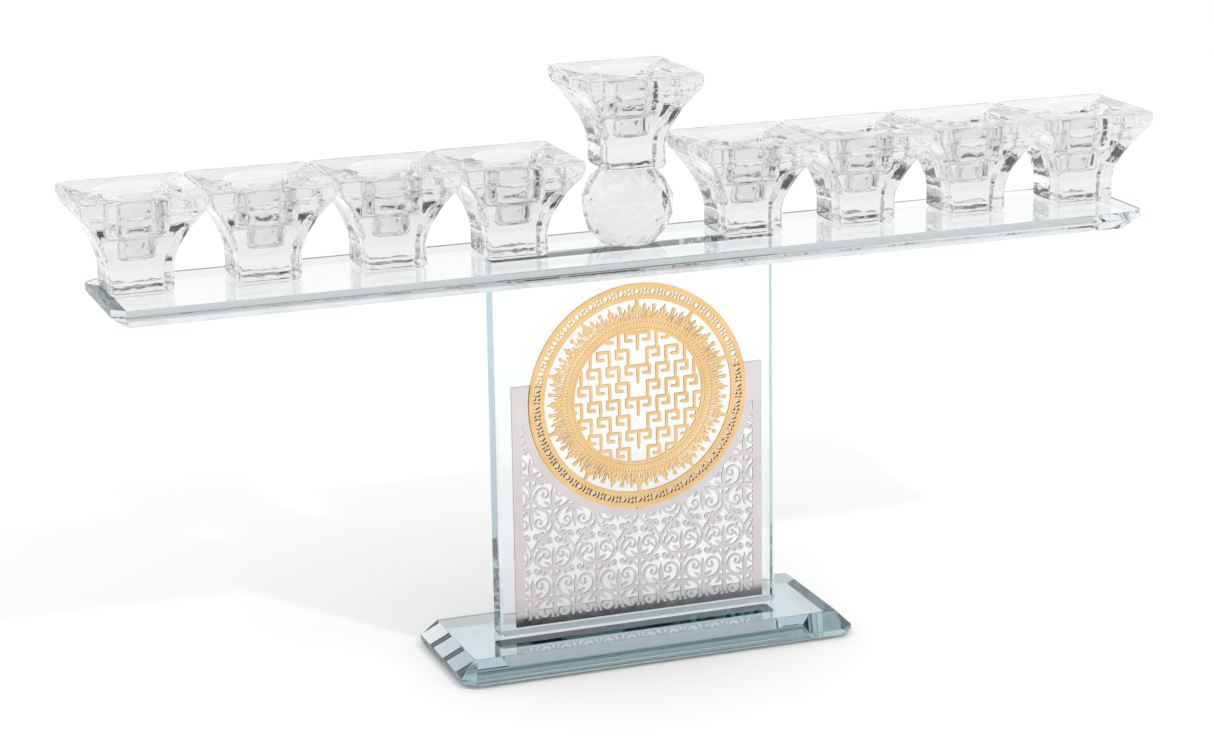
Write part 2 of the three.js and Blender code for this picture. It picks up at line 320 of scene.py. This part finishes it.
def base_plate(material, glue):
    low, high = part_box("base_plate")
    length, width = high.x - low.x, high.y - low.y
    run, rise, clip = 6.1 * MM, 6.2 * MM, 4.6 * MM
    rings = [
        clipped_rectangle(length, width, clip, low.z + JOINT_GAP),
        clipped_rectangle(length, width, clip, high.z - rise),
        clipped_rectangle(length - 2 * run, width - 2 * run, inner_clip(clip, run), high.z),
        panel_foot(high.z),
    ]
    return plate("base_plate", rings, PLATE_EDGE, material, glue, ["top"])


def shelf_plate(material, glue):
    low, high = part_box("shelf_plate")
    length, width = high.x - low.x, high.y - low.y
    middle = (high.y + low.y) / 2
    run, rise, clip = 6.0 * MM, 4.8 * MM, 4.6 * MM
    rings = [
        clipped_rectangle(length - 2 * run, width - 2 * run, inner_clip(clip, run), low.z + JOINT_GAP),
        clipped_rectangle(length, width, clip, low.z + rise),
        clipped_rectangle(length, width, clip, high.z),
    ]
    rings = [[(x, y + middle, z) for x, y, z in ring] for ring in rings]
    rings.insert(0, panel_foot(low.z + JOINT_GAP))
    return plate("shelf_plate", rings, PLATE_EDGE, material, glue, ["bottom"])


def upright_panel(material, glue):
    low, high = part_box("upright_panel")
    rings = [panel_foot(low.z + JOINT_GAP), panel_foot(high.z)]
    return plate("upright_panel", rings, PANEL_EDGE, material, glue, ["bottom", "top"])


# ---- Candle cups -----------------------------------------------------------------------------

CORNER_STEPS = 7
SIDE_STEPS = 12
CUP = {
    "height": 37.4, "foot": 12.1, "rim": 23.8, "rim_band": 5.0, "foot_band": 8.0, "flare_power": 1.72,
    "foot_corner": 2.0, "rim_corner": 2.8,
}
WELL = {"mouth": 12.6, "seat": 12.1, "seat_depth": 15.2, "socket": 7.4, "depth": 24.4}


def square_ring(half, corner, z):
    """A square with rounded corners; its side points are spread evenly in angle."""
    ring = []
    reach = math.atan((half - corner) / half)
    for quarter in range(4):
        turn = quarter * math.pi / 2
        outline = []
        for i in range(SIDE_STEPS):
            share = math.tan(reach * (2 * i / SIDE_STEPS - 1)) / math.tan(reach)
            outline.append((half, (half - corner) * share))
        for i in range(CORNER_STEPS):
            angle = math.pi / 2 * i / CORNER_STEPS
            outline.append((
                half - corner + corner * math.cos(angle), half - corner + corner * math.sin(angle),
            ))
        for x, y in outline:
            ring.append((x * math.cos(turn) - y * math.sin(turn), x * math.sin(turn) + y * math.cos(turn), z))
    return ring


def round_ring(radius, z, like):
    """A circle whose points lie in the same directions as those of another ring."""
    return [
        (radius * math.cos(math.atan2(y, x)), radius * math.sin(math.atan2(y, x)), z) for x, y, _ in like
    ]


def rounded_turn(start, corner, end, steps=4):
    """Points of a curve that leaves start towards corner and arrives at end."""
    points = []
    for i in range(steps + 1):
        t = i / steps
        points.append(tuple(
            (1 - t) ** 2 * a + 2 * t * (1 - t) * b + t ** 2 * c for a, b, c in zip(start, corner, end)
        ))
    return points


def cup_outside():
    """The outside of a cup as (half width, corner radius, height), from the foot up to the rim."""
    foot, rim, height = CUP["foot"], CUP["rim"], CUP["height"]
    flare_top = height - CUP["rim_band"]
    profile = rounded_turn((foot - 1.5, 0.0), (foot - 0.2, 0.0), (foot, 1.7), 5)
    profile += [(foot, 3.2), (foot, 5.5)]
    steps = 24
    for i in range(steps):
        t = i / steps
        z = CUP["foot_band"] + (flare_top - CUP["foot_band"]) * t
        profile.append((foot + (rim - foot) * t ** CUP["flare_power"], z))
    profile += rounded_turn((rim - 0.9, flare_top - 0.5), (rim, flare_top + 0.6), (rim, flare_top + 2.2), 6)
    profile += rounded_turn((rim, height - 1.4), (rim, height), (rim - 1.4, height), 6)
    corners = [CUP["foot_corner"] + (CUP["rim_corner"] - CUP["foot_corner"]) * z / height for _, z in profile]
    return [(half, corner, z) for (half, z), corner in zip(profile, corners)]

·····

THE TASK: Extract all of the data exactly as written.

RESPONSE BELOW:
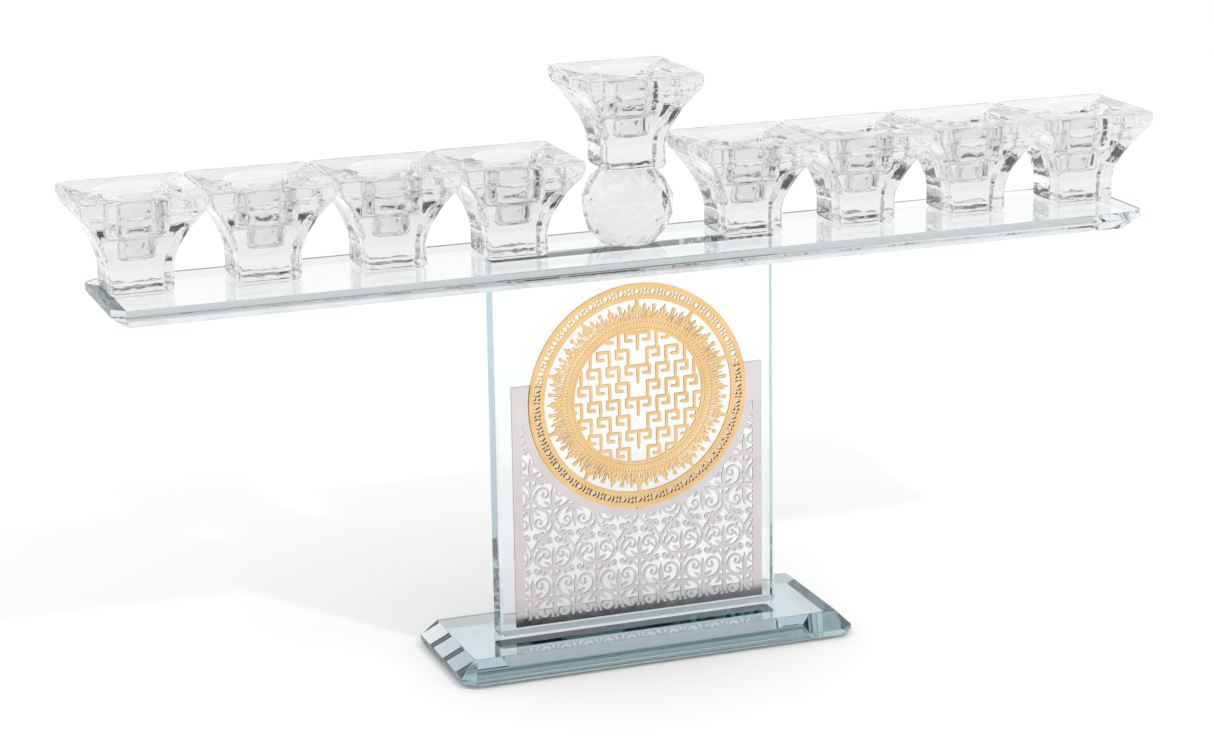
Write part 2 of the three.js and Blender code for this picture. It picks up at line 320 of scene.py. This part finishes it.
def base_plate(material, glue):
    low, high = part_box("base_plate")
    length, width = high.x - low.x, high.y - low.y
    run, rise, clip = 6.1 * MM, 6.2 * MM, 4.6 * MM
    rings = [
        clipped_rectangle(length, width, clip, low.z + JOINT_GAP),
        clipped_rectangle(length, width, clip, high.z - rise),
        clipped_rectangle(length - 2 * run, width - 2 * run, inner_clip(clip, run), high.z),
        panel_foot(high.z),
    ]
    return plate("base_plate", rings, PLATE_EDGE, material, glue, ["top"])


def shelf_plate(material, glue):
    low, high = part_box("shelf_plate")
    length, width = high.x - low.x, high.y - low.y
    middle = (high.y + low.y) / 2
    run, rise, clip = 6.0 * MM, 4.8 * MM, 4.6 * MM
    rings = [
        clipped_rectangle(length - 2 * run, width - 2 * run, inner_clip(clip, run), low.z + JOINT_GAP),
        clipped_rectangle(length, width, clip, low.z + rise),
        clipped_rectangle(length, width, clip, high.z),
    ]
    rings = [[(x, y + middle, z) for x, y, z in ring] for ring in rings]
    rings.insert(0, panel_foot(low.z + JOINT_GAP))
    return plate("shelf_plate", rings, PLATE_EDGE, material, glue, ["bottom"])


def upright_panel(material, glue):
    low, high = part_box("upright_panel")
    rings = [panel_foot(low.z + JOINT_GAP), panel_foot(high.z)]
    return plate("upright_panel", rings, PANEL_EDGE, material, glue, ["bottom", "top"])


# ---- Candle cups -----------------------------------------------------------------------------

CORNER_STEPS = 7
SIDE_STEPS = 12
CUP = {
    "height": 37.4, "foot": 12.1, "rim": 23.8, "rim_band": 5.0, "foot_band": 8.0, "flare_power": 1.72,
    "foot_corner": 2.0, "rim_corner": 2.8,
}
WELL = {"mouth": 12.6, "seat": 12.1, "seat_depth": 15.2, "socket": 7.4, "depth": 24.4}


def square_ring(half, corner, z):
    """A square with rounded corners; its side points are spread evenly in angle."""
    ring = []
    reach = math.atan((half - corner) / half)
    for quarter in range(4):
        turn = quarter * math.pi / 2
        outline = []
        for i in range(SIDE_STEPS):
            share = math.tan(reach * (2 * i / SIDE_STEPS - 1)) / math.tan(reach)
            outline.append((half, (half - corner) * share))
        for i in range(CORNER_STEPS):
            angle = math.pi / 2 * i / CORNER_STEPS
            outline.append((
                half - corner + corner * math.cos(angle), half - corner + corner * math.sin(angle),
            ))
        for x, y in outline:
            ring.append((x * math.cos(turn) - y * math.sin(turn), x * math.sin(turn) + y * math.cos(turn), z))
    return ring


def round_ring(radius, z, like):
    """A circle whose points lie in the same directions as those of another ring."""
    return [
        (radius * math.cos(math.atan2(y, x)), radius * math.sin(math.atan2(y, x)), z) for x, y, _ in like
    ]


def rounded_turn(start, corner, end, steps=4):
    """Points of a curve that leaves start towards corner and arrives at end."""
    points = []
    for i in range(steps + 1):
        t = i / steps
        points.append(tuple(
            (1 - t) ** 2 * a + 2 * t * (1 - t) * b + t ** 2 * c for a, b, c in zip(start, corner, end)
        ))
    return points


def cup_outside():
    """The outside of a cup as (half width, corner radius, height), from the foot up to the rim."""
    foot, rim, height = CUP["foot"], CUP["rim"], CUP["height"]
    flare_top = height - CUP["rim_band"]
    profile = rounded_turn((foot - 1.5, 0.0), (foot - 0.2, 0.0), (foot, 1.7), 5)
    profile += [(foot, 3.2), (foot, 5.5)]
    steps = 24
    for i in range(steps):
        t = i / steps
        z = CUP["foot_band"] + (flare_top - CUP["foot_band"]) * t
        profile.append((foot + (rim - foot) * t ** CUP["flare_power"], z))
    profile += rounded_turn((rim - 0.9, flare_top - 0.5), (rim, flare_top + 0.6), (rim, flare_top + 2.2), 6)
    profile += rounded_turn((rim, height - 1.4), (rim, height), (rim - 1.4, height), 6)
    corners = [CUP["foot_corner"] + (CUP["rim_corner"] - CUP["foot_corner"]) * z / height for _, z in profile]
    return [(half, corner, z) for (half, z), corner in zip(profile, corners)]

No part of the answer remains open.